As Joe Tiller could have told you years back, things can get hairy for passing teams when they get inside the 20 and the threat of the vertical game is taken away. That's just the reality of it, and one Jeff Brohm and his staff haven't found an answer to quite yet.

This was not a new phenomena. The Oregon State game never would have hung in the balance after the third quarter had Purdue cashed in its winning lottery tickets more often. At Notre Dame, early opportunities for touchdowns resulted in field goals and a dominant start for the defense was squandered. Not saying Purdue would have won that game had the first quarter unfolded differently, but the game sure would have unfolded differently.

Today, it directly cost Purdue a game for the first time.

"Bend but don't break" has become something of a punchline around here after last year's debacle on defense, but that's precisely what Minnesota did. Purdue moved the ball briskly virtually all game — a second-quarter malaise aside — then Minnesota just built a wall inside the 20. Purdue could only get over the wall once, on the fade to Milton Wright.

This wasn't about injury this week.

Yes, Payne Durham was missing, and that's a big deal, but the other tight ends did OK, especially when Purdue had a little bootleg rhythm going.

Purdue had David Bell. It had King Doerue and with him, a running game with a little more bite. Again, I thought Purdue did a nice job with its crafting of its offense to scheme some running game, and that it played at a faster tempo at times and had some success in the passing game were big deals, too. But kudos to Doerue. He made a tackler miss today, the first time Purdue has done that in probably a month.

Purdue outgained Minnesota by 33 percent in yardage and more than doubled the Gophers' first downs total.

Offense wasn't Purdue's problem today. Scoring was.

I know that sounds counterintuitive as hell, but they can be viewed as two separate things. This was the most effective offense Purdue's shown since the scrimmage at Connecticut; that it came away with Unlucky 13 — for the third week in a row, amazingly — doesn't compute.

It's this team's opportunism, or lack thereof, from an offensive perspective. This offense had some big pieces back today, and they were effective. David Bell looked like David Bell and King Doerue looked like King Doerue. Aidan O'Connell both gaveth and taketh away — he held the ball way too long on a couple of sacks, and then threw a bad INT to seal Purdue's fate — but he was good enough to put 27-30 points on the board easily.

The red zone, and red zone-adjacent scoring issues, cost Purdue this game today, but there's another worry here that I don't know what you do about, because turnovers can be so random.

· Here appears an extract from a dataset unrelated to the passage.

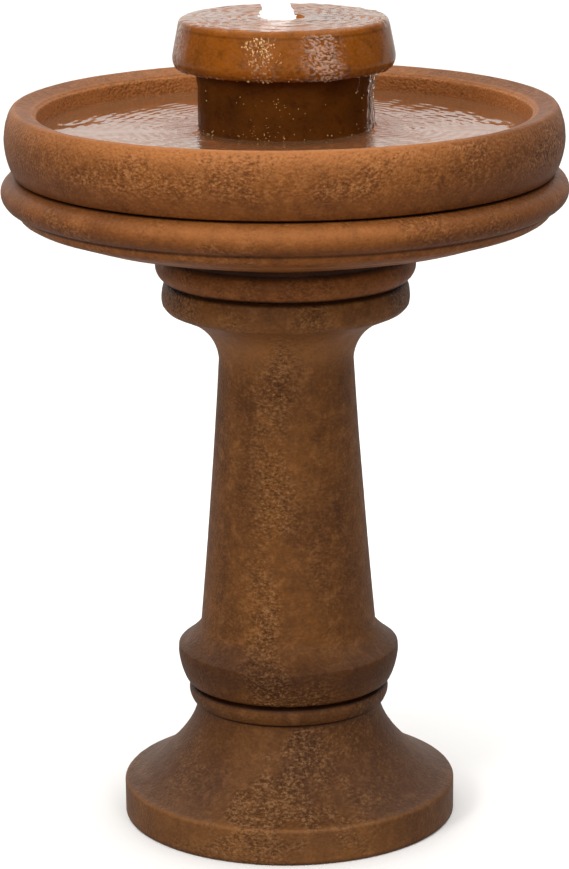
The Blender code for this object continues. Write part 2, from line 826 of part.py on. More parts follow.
def stator():
    """Laminated core round the sleeve, its coil below, and the resin that seals the back."""
    leg_gap = SLEEVE_R + SLEEVE_T + FIT_GAP
    leg_out = PUMP_W / 2 - MOTOR_WALL - 0.002
    core_front, core_back = MAGNET_Y + 0.0095, MAGNET_Y + 0.0285
    core_mid_y, core_l = (core_front + core_back) / 2, core_back - core_front
    core_low, core_high = PUMP_Z + MOTOR_WALL + 0.006, AXIS_Z + leg_gap
    core_top = min(core_high, PUMP_TOP_Z - MOTOR_WALL - 0.002)
    core = rounded_block(
        "stator_core",
        (2 * leg_out, core_l, core_top - core_low),
        (0, core_mid_y, (core_low + core_top) / 2),
        0,
        LAMINATION,
    )
    window_low = core_low + 0.008
    window = rounded_block(
        "core_window",
        (2 * leg_gap - 0.004, core_l * 2, core_top - window_low + 0.02),
        (0, core_mid_y, (window_low + core_top + 0.02) / 2),
        0,
        None,
    )
    cut_shape(core, window)
    cut_shape(core, along_axis("core_bore", leg_gap, core_front - 0.01, core_back + 0.01))
    coil_half = leg_gap - 0.003
    coil_grow = 0.0025
    coil = rounded_block(
        "stator_coil",
        (2 * coil_half, core_l + 4 * coil_grow, 0.008 + 2 * coil_grow),
        (0, core_mid_y, core_low + 0.004),
        0.002,
        WINDING,
    )
    coil_way = rounded_block(
        "coil_way",
        (0.1, core_l + 2 * FIT_GAP, 0.008 + 2 * FIT_GAP),
        (0, core_mid_y, core_low + 0.004),
        0,
        None,
    )
    cut_shape(coil, coil_way)
    plug_t = 0.004
    pump_block(
        "potting_resin",
        MOTOR_BACK_Y - plug_t,
        MOTOR_BACK_Y - FIT_GAP,
        0,
        RESIN,
        MOTOR_WALL + FIT_GAP,
    )


def cord_gland():
    """Gland nut on the back of the motor, where the cord enters."""
    gland_z = PUMP_Z + GLAND_RISE
    gland = rod(
        "cord_gland",
        GLAND_R,
        (0, MOTOR_BACK_Y + FIT_GAP, gland_z),
        (0, MOTOR_BACK_Y + 0.006, gland_z),
        PLASTIC,
        8,
    )
    nose = rod(
        "gland_nose",
        GLAND_R - 0.002,
        (0, MOTOR_BACK_Y + 0.005, gland_z),
        (0, MOTOR_BACK_Y + GLAND_L, gland_z),
    )
    join_shape(gland, nose)
    way = rod(
        "gland_way",
        CORD_R + CORD_CLEARANCE,
        (0, MOTOR_BACK_Y - 0.01, gland_z),
        (0, MOTOR_BACK_Y + GLAND_L + 0.01, gland_z),
        None,
        12,
    )
    cut_shape(gland, way)


def rotor():
    """Ferrite magnet and moulded impeller, on a ceramic shaft between two rubber bushes."""
    magnet_back = MAGNET_Y + MAGNET_L
    bore_r = SHAFT_R + SHAFT_CLEARANCE
    magnet = along_axis("rotor_magnet", MAGNET_R, MAGNET_Y, magnet_back, FERRITE)
    cut_shape(
        magnet, along_axis("magnet_bore", bore_r, MAGNET_Y - 0.01, magnet_back + 0.01, None, 12)
    )
    back_y = MAGNET_Y - FIT_GAP
    hub_front = back_y - IMPELLER_L
    disc_t = 0.0016
    impeller = along_axis("impeller", IMPELLER_R, back_y - disc_t, back_y, IMPELLER_PLASTIC, 24)
    join_shape(impeller, along_axis("impeller_hub", 0.0045, hub_front, back_y - disc_t / 2, None, 16))
    vane_in, vane_out = 0.0035, IMPELLER_R - 0.0008
    for i in range(VANES):
        vane = rounded_block(
            f"vane_{i + 1}",
            (vane_out - vane_in, IMPELLER_L - 0.002, 0.0014),
            (0, 0, 0),
            0,
            None,
        )
        vane.data.transform(Matrix.Translation(((vane_in + vane_out) / 2, 0, 0)))
        vane.rotation_euler = (0, math.tau * i / VANES, 0)
        vane.location = (0, (hub_front + back_y) / 2 + 0.0005, AXIS_Z)
        join_shape(impeller, vane)
    cut_shape(
        impeller, along_axis("impeller_bore", bore_r, hub_front - 0.01, back_y + 0.01, None, 12)
    )
    bush_l = 0.004
    shaft_front = VOLUTE_FRONT_Y + VOLUTE_WALL
    along_axis(
        "ceramic_shaft", SHAFT_R, shaft_front, SLEEVE_END_Y - 2 * FIT_GAP, CERAMIC, 12
    )
    for name, front in (
        ("front_shaft_bush", VOLUTE_FRONT_Y + VOLUTE_WALL + FIT_GAP),
        ("rear_shaft_bush", SLEEVE_END_Y - FIT_GAP - bush_l),
    ):
        back = front + (0.0012 if name.startswith("front") else bush_l)
        bush = along_axis(name, 0.0036, front, back, RUBBER, 12)
        cut_shape(
            bush, along_axis(f"{name}_bore", SHAFT_R + FIT_GAP / 2, front - 0.01, back + 0.01, None, 12)
        )


def volute():
    """Impeller chamber with its mounting plate, inlet holes and upright outlet spigot."""
    cover = pump_block(
        "volute_cover", VOLUTE_BACK_Y, VOLUTE_BACK_Y + PLATE_T, 0, PLASTIC
    )
    join_shape(cover, along_axis("volute_drum", VOLUTE_R, VOLUTE_FRONT_Y, VOLUTE_BACK_Y + 0.001, None, 24))
    spigot = rod("outlet_spigot", SPIGOT_R, (0, 0, AXIS_Z), (0, 0, SPIGOT_TOP_Z), None, 16)
    join_shape(cover, spigot)
    chamber_r = VOLUTE_R - VOLUTE_WALL
    cut_shape(
        cover,
        along_axis(
            "volute_chamber", chamber_r, VOLUTE_FRONT_Y + VOLUTE_WALL, VOLUTE_BACK_Y + PLATE_T + 0.01, None, 24
        ),
    )
    waterway = rod(
        "spigot_way", SPIGOT_R - SPIGOT_WALL, (0, 0, AXIS_Z + 0.012), (0, 0, SPIGOT_TOP_Z + 0.01), None, 16
    )
    cut_shape(cover, waterway)
    for i in range(6):
        angle = math.tau * i / 6
        x, z = 0.0085 * math.cos(angle), AXIS_Z + 0.0085 * math.sin(angle)
        cut_shape(
            cover,
            rod(
                f"inlet_hole_{i + 1}",
                0.003,
                (x, VOLUTE_FRONT_Y - 0.01, z),
                (x, VOLUTE_FRONT_Y + 0.006, z),
                None,
                10,
            ),
        )


def seal_ring():
    """Rubber ring that seals the volute to the motor, in the volute's mouth."""
    ring_r = VOLUTE_R - VOLUTE_WALL - 0.0012
    ring = turned(
        "volute_seal",
        arc(ring_r, 0, 0.0008, 0, -315, 8),
        RUBBER,
        24,
    )
    lay_along_y(ring, (0, VOLUTE_BACK_Y + PLATE_T - 0.001, AXIS_Z))


def strainer():
    """Slotted cover over the volute, notched at the top for the outlet."""
    cover = pump_block("strainer_cover", STRAINER_Y, STRAINER_BACK_Y, 0, PLASTIC)
    cut_shape(
        cover,
        pump_block(
            "strainer_hollow",
            STRAINER_Y + STRAINER_WALL,
            STRAINER_BACK_Y + 0.01,
            0,
            None,
            STRAINER_WALL,
        ),
    )
    pitch = (PUMP_W - 2 * PUMP_CORNER) / STRAINER_SLOTS
    for i in range(STRAINER_SLOTS):
        x = (i - (STRAINER_SLOTS - 1) / 2) * pitch
        cut_shape(
            cover,
            rounded_block(
                f"strainer_slot_{i + 1}",
                (SLOT_W, 4 * STRAINER_WALL, PUMP_H * 0.28),
                (x, STRAINER_Y, PUMP_TOP_Z - PUMP_H * 0.24),
                0,
                None,
            ),
        )
    outlet_w = 2 * (SPIGOT_R + 0.001)
    notch_front = -SPIGOT_R - 0.001
    cut_shape(
        cover,
        rounded_block(
            "outlet_notch",
            (outlet_w, STRAINER_BACK_Y + 0.01 - notch_front, 6 * STRAINER_WALL),
            (0, (notch_front + STRAINER_BACK_Y + 0.01) / 2, PUMP_TOP_Z),
            0,
            None,
        ),
    )
    dial_z = dial_height()
    cut_shape(
        cover,
        rod(
            "dial_hole",
            0.0034 + FIT_GAP,
            (0, STRAINER_Y - 0.01, dial_z),
            (0, STRAINER_Y + 0.01, dial_z),
            None,
            16,
        ),
    )
    return cover


def dial_height():
    return PUMP_Z + DIAL_R + 0.006


def flow_dial():
    """Flow regulator on the strainer's face: a grip bar on a disc, with a stem and an inner collar."""
    z = dial_height()
    front = STRAINER_Y - FIT_GAP
    dial = rod("flow_dial", DIAL_R, (0, front - DIAL_T / 2, z), (0, front, z), PLASTIC, 20)
    grip = rounded_block(
        "dial_grip",
        (0.0034, DIAL_T, 2 * DIAL_R - 0.003),
        (0, front - DIAL_T / 2 - DIAL_GRIP, z),
        0,
        None,
    )
    join_shape(dial, grip)
    inner = STRAINER_Y + STRAINER_WALL + FIT_GAP
    join_shape(dial, rod("dial_stem", 0.0034, (0, front - 0.001, z), (0, inner + 0.001, z), None, 16))
    join_shape(dial, rod("dial_collar", 0.0055, (0, inner, z), (0, inner + 0.0015, z), None, 16))
    return dial


def main():
    pedestal_base()
    pedestal_column()
    bowl()
    fountain_cap()
    levelling_pads()
    drain_stopper()
    nozzle()
    hose_and_adapter()
    hose_clamp()
    motor_feet(motor_housing())
    stator()
    cord_gland()
    rotor()
    volute()
    seal_ring()
    strainer()
    flow_dial()


main()
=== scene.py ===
"""Cast stone pedestal fountain, running: turned castings, water, plumbing finishes and a studio."""

import math
import random

import bmesh
import bpy
import numpy as np
from bpy.props import (
    BoolProperty,
    FloatProperty,
    FloatVectorProperty,
    IntProperty,
    PointerProperty,
)
from mathutils import Euler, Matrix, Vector, noise


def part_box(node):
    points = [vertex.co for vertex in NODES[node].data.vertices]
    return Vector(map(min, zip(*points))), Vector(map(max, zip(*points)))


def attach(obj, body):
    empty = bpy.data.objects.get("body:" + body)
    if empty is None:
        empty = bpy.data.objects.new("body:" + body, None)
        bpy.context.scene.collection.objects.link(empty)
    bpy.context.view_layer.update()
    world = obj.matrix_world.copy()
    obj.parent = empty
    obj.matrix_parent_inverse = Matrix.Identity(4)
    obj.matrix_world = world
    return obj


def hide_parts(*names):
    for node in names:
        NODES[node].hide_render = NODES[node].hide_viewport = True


bl_info = {
    "name": "Cast Stone Pedestal Fountain",
    "version": (1, 0, 0),
    "blender": (4, 5, 0),
    "location": "3D View > Sidebar > Fountain",
    "description": "Builds the stone, water and metal finishes of a pedestal fountain",
    "category": "Object",
}

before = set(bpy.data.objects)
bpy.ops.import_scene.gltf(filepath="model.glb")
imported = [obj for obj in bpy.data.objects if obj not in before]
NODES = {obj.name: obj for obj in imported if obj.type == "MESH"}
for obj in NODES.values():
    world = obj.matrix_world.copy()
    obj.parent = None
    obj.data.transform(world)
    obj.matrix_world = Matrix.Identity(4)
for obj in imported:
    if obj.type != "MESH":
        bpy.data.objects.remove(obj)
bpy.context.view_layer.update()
JETTING_SEED = 11
SPRAY_DROPS = 420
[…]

Purdue has adopted this aggressive defensive approach with the understanding it will allow big plays, but with the hope that it will make enough of its own to make it worthwhile.

They're not.

Minnesota made three big plays in the passing game today. Purdue did not generate a turnover for the third consecutive game. It did not get a sack today, as its pressure couldn't get there against a giant Gopher front whose base offense is basically max protect. George Karlaftis spent much of the day engulfed and the Boilermakers' blitzes couldn't quite get there.

By and large, Purdue's defense has been outstanding relative to reasonable expectation this season, and it hasn't gotten much help from an offense that's too often letting the scoreboard flip over to its screensaver. But part of the calculus here is turnovers and that is not happening.

Today, the day started for Purdue with a turnover, a disastrous one, and ended with a turnover, a death knell.

In between, Purdue benefited from none.

Purdue can rack up a million yards on offense and allow mere dozens on defense, but if you can't put the football across the goal line and you turn the ball over more than your opponent, you are going to be hard-pressed to win.

That's the dangerous line Purdue had been walking as Big Ten play commenced, and the line that it stepped over today and got beat because of it.